BE: What it amounts to are meaningful interactions like the one we’re having this morning, and the ones I have with so many friends. There’s just a number of poems in Smote that filled me with awe and gratitude for the possibility of shared intellectual and spiritual experience. It made me feel less alone.

JK: That’s great. That’s the goal. Just imagining that possibility when I’m writing makes me feel less alone and less isolated in my experience. So to hear you say that is as validating, if not more, than any number of prizes poets might win or anything like that. You can’t fake that. It either happens for you as a reader or it doesn’t. I appreciate the hell out of that, man. I really do.

BE: Why I felt that so much was because–what you were talking about earlier–the freedom in these poems; the absolute freedom. Yet they seem to move organically, and thank you for writing it, and thanks so much for talking today. I really enjoyed it.

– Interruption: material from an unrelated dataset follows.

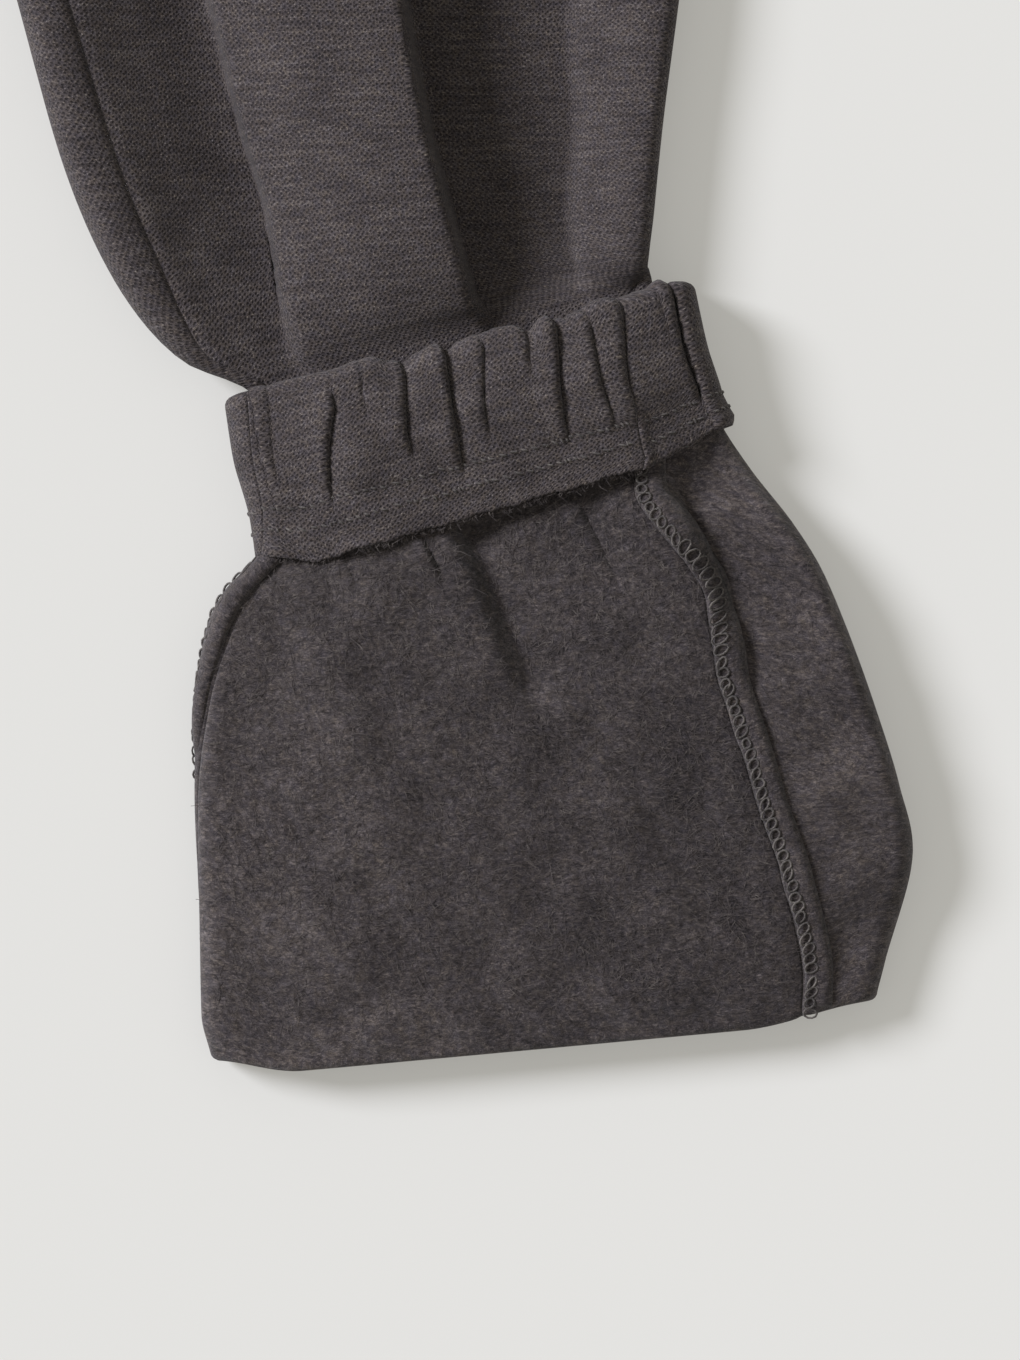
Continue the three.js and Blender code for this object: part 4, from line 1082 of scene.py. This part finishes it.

JK: It’s my pleasure, Ben; I really enjoyed it. Thank you for all the good work you’re doing at “Fogged Clarity”. I think you guys are great. I always look forward to seeing the posts and seeing what’s going to be up there next. Keep it up, man. Good work.

James Kimbrell was born in Jackson, Mississippi in 1967. He has published three volumes of poetry: Smote (2015), My Psychic (2006), and The Gatehouse Heaven (1998), and was co-translator of Three Poets of Modern Korea: Yi Sang, Hahm Dong-Seon, and Choi Young-Mi (2002), all with Sarabande Books. His work has appeared in magazines such as Poetry, Ploughshares, Field, and Best American Poetry, 2012. He has been the recipient of the Discovery / The Nation Award, a Whiting Writer’s Award, the Ruth Lilly Fellowship, the Bess Hokin Prize from Poetry magazine, and a fellowship from the National Endowment for the Arts. He lives in Tallahassee where he is a professor in the creative writing program at Florida State University.